Die Zwangsheirat ist heute schon verboten und gilt als Nötigung, die mit bis zu 3 Jahren Haft bestraft wird. Auch die Zwangsheirat hat  kulturelle und kaum  religiöse Hintergründe. Es ist bereits eine strafrechtliche Verschärfung geplant. Zwangsheirat  soll künftig als qualifizierte Nötigung gelten, damit ein höherer Strafrahmen möglich wird.

Keine Religion schreibt Mädchenbeschneidungen vor. Aktuell wird das Schweizerische Strafgesetz verschärft: Für Genitalverstümmelung werden Freiheitsstrafen bis zu 10 Jahren möglich, auch wenn sie im Ausland gemacht wurden.

Zum Schwimmunterricht  entschied das Bundesgericht dieses Jahr, dass dieser von allen Kindern  besucht werden muss.

Es zeigt sich also, dass all diese Themen nur Scheingefechte sind, um weiter Stimmung gegen die vermeintlichen Sündenböcke zu machen und von den Ängsten zu profitieren.

Was es braucht sind ganz andere Massnahmen:

  • Es braucht den Dialog und den Austausch  mit den Muslimen und den andern Religionen statt die Konfrontation.
  • Es braucht eine Verstärkung der Integrationsbemühungen statt der weiteren Ausgrenzung.
  • Es braucht vertrauensbildende Massnahmen wie interkulturelle Anlässe statt dem Schüren von diffusen Ängsten.  

Die Abstimmungsanalyse zeigt, dass solche Bemühungen fruchten:

Klar gegen die Initiative wurde nämlich  in den grossen Zentren gestimmt – gerade dort, wo der Anteil der Muslime relativ hoch ist (im Jahr 2000 etwa 6 Prozent in Zürich und Lausanne, 7 in Basel und in Winterthur). Das spricht dafür, dass das Zusammenleben gut funktioniert und konkrete Erfahrungen die Angst vor der „fremden“ Kultur vermindern. Die höchste Ablehnung finden wir in ländlichen Gemeinden, in denen die Leute kaum je Kontakt zu Muslimen haben. Hier scheint die Angst vor dem Verlust der traditionellen christlichen Werte gross.  Es braucht deshalb auch eine Breite Debatte über unsere eigene Identität.

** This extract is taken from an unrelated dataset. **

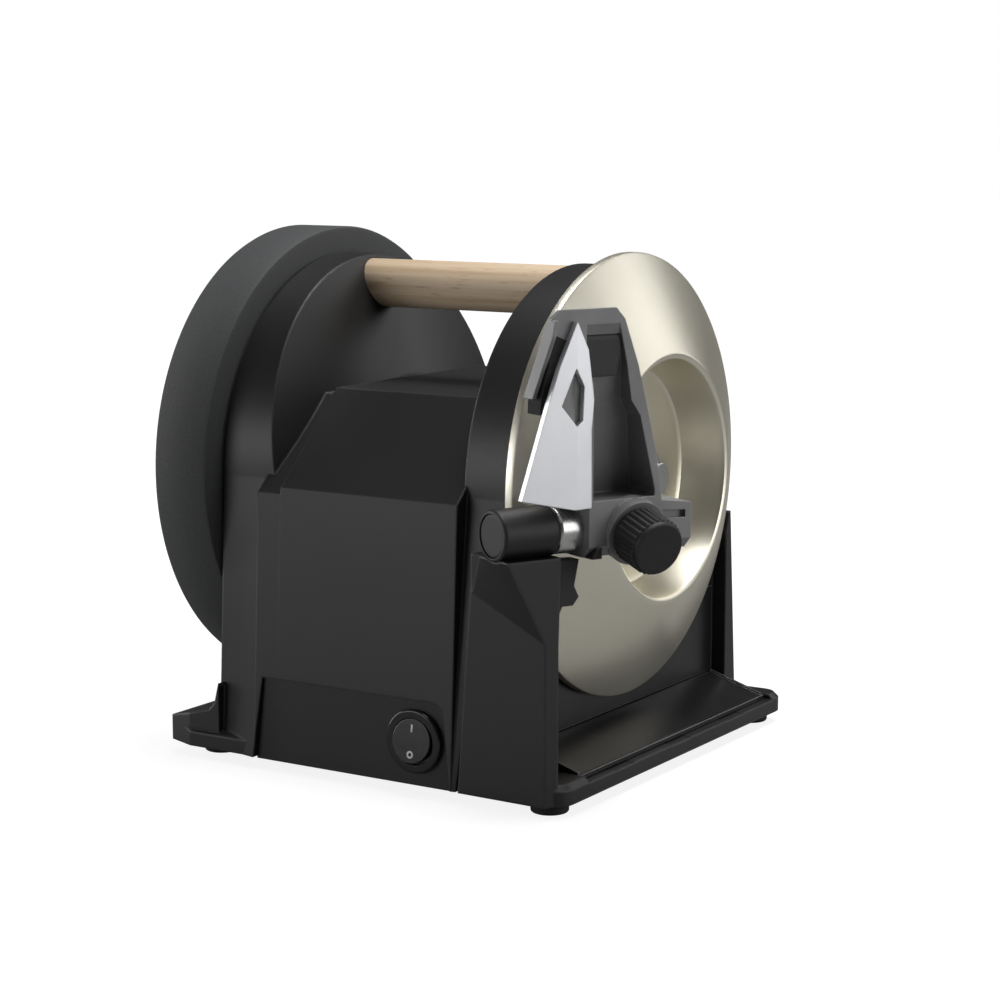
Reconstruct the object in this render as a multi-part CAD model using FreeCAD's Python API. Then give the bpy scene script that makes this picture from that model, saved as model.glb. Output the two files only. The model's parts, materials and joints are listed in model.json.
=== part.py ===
# Electric knife sharpener: a grinding disc and a honing wheel on one shaft,
# a moulded housing with a wooden handle, and a tilting knife guide.
# Millimetres, +Z up, X along the wheel shaft towards the grinding disc, -Y the front.
# Every height is given from the shaft axis until the pieces are placed at the end.

import FreeCAD, Part
import math
import os

V = FreeCAD.Vector

# Driving dimensions: stance
disc_radius = 85.0
shaft_height = disc_radius + 26.0
foot_height = 4.5
base_height = 7.5
base_left = -157.0
base_right = 24.2
base_half_depth = disc_radius + 5.0
flange_rise = 11.0
flange_tip = 2.4

# Driving dimensions: housing
column_left = -132.0
arch_left = -112.0
body_left = -101.3
arch_right = -23.0
wall_right = -5.0
arch_radius = disc_radius - 5.0
arch_radius_left = arch_radius + 1.5
front_foot = disc_radius + 6.5
front_top = disc_radius + 1.5
front_top_z = -2.0
crest_y = 50.0
crest_z = 32.5
cheek_slope = 0.39
cheek_axis_z = -35.0
cheek_apex_x = -74.6
column_top_z = -20.0
channel_depth = 2.5
groove_width = 1.4
groove_depth = 5.0
groove_foot_x = -18.9
groove_top_x = -12.9
groove_top_z = -27.8
sweep_left = 4.5
sweep_right = 4.0
wall = 5.0

# Driving dimensions: wheels and shaft
disc_hole = 47.4
disc_bulge = 18.1
disc_thickness = 3.0
cup_floor = -3.5
hub_radius = 14.0
honing_radius = disc_radius + 6.6
honing_left = -158.5
honing_width = 25.0
honing_bore = 34.0
shaft_radius = 6.0
shaft_left = -160.5
shaft_right = 14.0
bearing_outer = 11.0
bearing_length = 12.0
running_fit = 0.05
body_gap = 0.3

# Driving dimensions: handle
handle_radius = 9.6
handle_z = 69.5
handle_left = -123.0
handle_bolt_radius = 3.0

# Driving dimensions: gear train
module_slow = 1.0
teeth_wheel = 50
teeth_idler_small = 12
module_fast = 0.8
teeth_idler_large = 48
teeth_motor = 11
gear_backlash = 0.3
slow_gear_x = -40.0
fast_gear_x = -54.0
gear_width = 9.0
idler_radius = 3.0
motor_shaft_radius = 3.0
motor_left = -103.0
motor_length = 36.0
stator_side = 58.0
rotor_radius = 17.0

# Driving dimensions: knife guide, laid out in a frame turned to face the disc cone
cone_angle = math.degrees(math.atan2(disc_bulge, disc_radius - disc_hole))
barrel_radius = 9.3
barrel_length = 23.0
barrel_reach = 14.9
barrel_offset = 10.5
barrel_z = -8.5
pin_radius = 3.0
rest_angle = 15.0
rest_offset = 3.0
rest_start_z = 3.0
guide_front = 22.5
web_thickness = 3.0
plate_thickness = 2.5
knob_radius = 10.4
knob_length = 14.0
knob_u = 52.5
knob_z = -9.5

# Driving dimensions: switch, tray, feet
switch_radius = 12.0
switch_x = -39.0
switch_rise = 16.2
panel_rise = 31.6
panel_depth = 4.0
panel_sheet = 1.2
panel_gap = 0.3
tray_front = -disc_radius + 15.0
tray_back = disc_radius - 7.0
tray_outer = 19.0
tray_inner = -3.9
tray_rise = 14.5
tray_fall = 7.2
tray_sheet = 1.5
foot_radius = 7.0
corner_round = 8.0

base_z = foot_height - shaft_height
shell_top = base_z + base_height
switch_z = base_z + switch_rise
tray_top_z = base_z + tray_rise
tray_edge_z = tray_top_z - tray_fall


# Shape helpers, all coordinates from the shaft axis
def box(x0, x1, y0, y1, z0, z1):
    return Part.makeBox(x1 - x0, y1 - y0, z1 - z0, V(x0, y0, z0))


def rod(x0, x1, radius, y=0.0, z=0.0):
    return Part.makeCylinder(radius, x1 - x0, V(x0, y, z), V(1, 0, 0))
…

Und schliesslich braucht es sozial-, bildungs- und sicherheitspolitische Massnahmen zur Verbesserung der individuellen Lebenssituation, der Ausbildung  und des Sicherheitsbedürfnisses der Bevölkerung.

  • Gerechte Löhne, damit die Schere zwischen Arm- und Reich nicht noch weiter auseinanderdriftet (Abzockerinitiative, 1:12 Initiative).
  • Steuererleichterungen für Familien mit mittleren und bescheidenen Einkommen statt immer noch mehr Erleichterungen für hohe Einkommen und Vermögen.
  • Höhere Prämienverbilligungen bei den Krankenkassen.
  • Investitionen in die  schulische und berufliche Bildung, insbesondere im Gesundheitswesen und in der Technik  (Fachschulen, höhere Fachschulen, Fachhochschulen), so dass sich wieder genügend Schweizer/innen  für die zu besetzenden Stellen finden.
  • Intensivierung des Staatskundeunterrichts an der Volksschule.
  • Massnahmen zur Prävention und Eindämmung von Gewalt.(Jugendarbeiter/Secondos, Kulturvermittler, Jugendpolizei, genügend Polizei an neuralgischen Orten)
  • Konsequentes, schnelles Ahnden von Straftaten wie Drohungen oder Körperverletzung

Zuletzt möchte ich zu bedenken geben, dass immer öfters Initiativen zur Abstimmung gelangen, die mit den Menschenrechten nicht oder nur schwer vereinbar sind. (Verwahrungsinitiative, Unverjährbarkeitsinitiative, Anti-Minarett-Initiative). Obwohl wir kein Verfassungsgericht haben, müssten wir uns vielleicht doch über neue Verfahren für die Gültigkeitserklärung von Initiativen Gedanken machen. Es geht nicht darum, das Volk zu bevormunden, aber auch vom Volk gefällte Entscheide müssen in den rechtsstaatlichen Rahmen eingebettet sein. Die Stärke einer Demokratie zeigt sich schließlich  auch daran, wie sie mit ihren Minderheiten umgeht.